WHAT TO WORK ON.
Locate each line holding the string "scene" and copy it.

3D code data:
============================================================
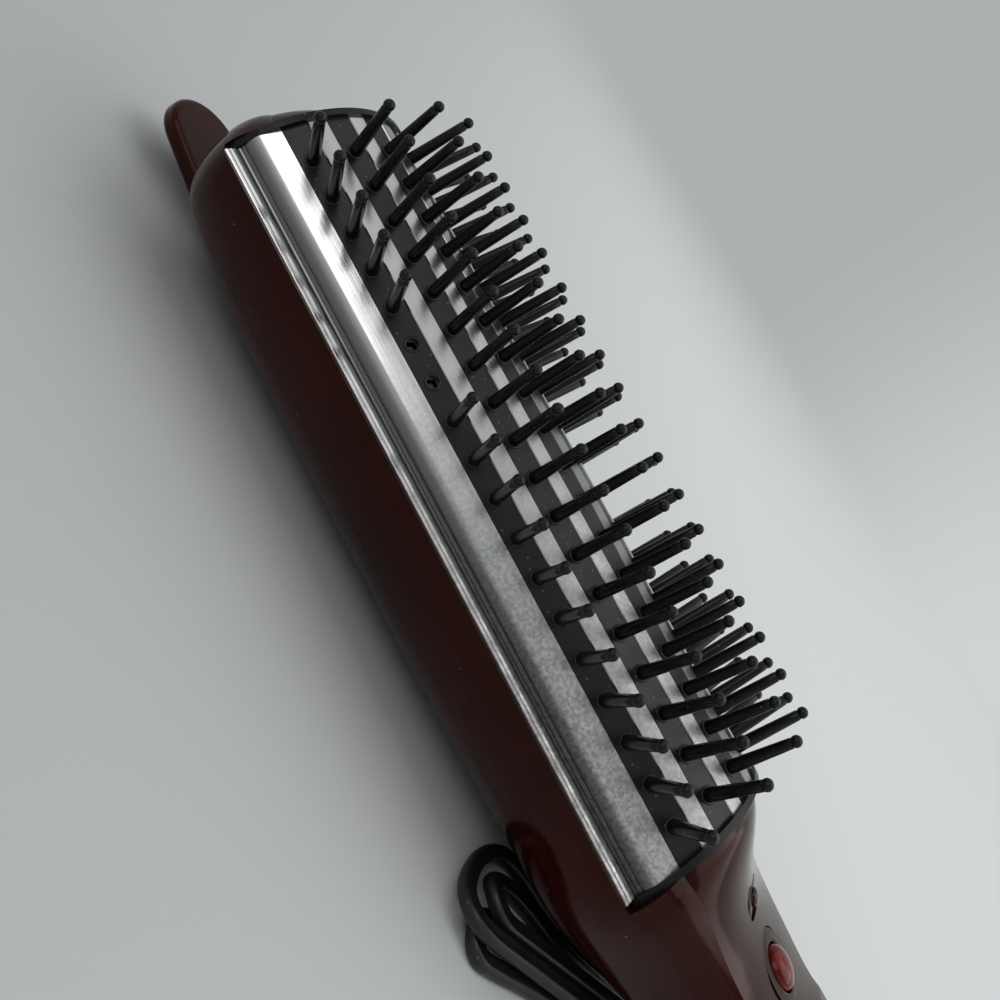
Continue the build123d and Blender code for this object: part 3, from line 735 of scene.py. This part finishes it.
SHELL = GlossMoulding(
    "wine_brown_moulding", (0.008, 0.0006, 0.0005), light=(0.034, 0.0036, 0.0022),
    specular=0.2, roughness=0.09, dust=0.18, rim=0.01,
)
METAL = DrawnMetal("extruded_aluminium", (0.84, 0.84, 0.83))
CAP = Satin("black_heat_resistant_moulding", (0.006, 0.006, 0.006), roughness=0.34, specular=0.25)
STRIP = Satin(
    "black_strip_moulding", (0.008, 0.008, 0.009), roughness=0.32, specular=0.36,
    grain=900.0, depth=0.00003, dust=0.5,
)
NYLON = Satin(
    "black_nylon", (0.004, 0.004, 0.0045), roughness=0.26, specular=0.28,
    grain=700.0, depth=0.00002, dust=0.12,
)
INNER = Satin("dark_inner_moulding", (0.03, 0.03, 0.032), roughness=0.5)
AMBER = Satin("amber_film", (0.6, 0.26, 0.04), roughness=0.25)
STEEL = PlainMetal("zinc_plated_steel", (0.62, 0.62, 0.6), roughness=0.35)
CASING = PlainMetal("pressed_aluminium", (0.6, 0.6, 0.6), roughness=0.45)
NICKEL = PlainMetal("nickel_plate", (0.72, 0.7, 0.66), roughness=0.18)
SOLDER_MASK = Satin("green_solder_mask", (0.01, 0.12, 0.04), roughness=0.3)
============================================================
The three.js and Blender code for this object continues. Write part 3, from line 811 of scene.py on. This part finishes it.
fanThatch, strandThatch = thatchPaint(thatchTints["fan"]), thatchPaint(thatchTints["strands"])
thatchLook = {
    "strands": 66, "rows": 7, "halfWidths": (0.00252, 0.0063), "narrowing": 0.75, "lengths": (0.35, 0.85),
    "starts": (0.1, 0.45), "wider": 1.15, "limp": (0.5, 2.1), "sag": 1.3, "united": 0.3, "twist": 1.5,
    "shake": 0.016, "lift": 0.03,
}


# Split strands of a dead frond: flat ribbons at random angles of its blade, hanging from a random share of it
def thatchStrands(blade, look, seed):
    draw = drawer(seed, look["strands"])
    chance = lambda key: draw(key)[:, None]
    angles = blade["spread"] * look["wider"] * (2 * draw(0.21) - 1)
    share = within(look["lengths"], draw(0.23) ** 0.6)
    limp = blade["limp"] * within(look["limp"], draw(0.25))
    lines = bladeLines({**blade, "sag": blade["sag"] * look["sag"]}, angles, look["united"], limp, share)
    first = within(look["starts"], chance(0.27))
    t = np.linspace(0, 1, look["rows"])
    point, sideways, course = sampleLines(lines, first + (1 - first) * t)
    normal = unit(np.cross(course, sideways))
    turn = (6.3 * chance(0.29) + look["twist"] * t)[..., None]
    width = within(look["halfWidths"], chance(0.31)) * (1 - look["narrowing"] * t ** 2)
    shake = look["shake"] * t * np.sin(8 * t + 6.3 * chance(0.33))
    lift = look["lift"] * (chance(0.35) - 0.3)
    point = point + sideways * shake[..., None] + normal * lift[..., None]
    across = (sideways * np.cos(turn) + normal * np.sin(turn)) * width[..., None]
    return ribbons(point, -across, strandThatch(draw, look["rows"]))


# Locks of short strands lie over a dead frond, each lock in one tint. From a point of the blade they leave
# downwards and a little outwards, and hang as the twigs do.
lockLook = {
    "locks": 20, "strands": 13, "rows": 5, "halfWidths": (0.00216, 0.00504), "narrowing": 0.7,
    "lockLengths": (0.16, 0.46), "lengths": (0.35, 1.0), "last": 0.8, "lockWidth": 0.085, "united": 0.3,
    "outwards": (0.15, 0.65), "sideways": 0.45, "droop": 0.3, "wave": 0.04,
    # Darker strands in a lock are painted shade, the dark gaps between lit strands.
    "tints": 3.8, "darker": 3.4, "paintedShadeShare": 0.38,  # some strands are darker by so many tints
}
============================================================
TASK RESULT.
Continue the build123d and Blender code for this object: part 3, from line 735 of scene.py. This part finishes it.
The three.js and Blender code for this object continues. Write part 3, from line 811 of scene.py on. This part finishes it.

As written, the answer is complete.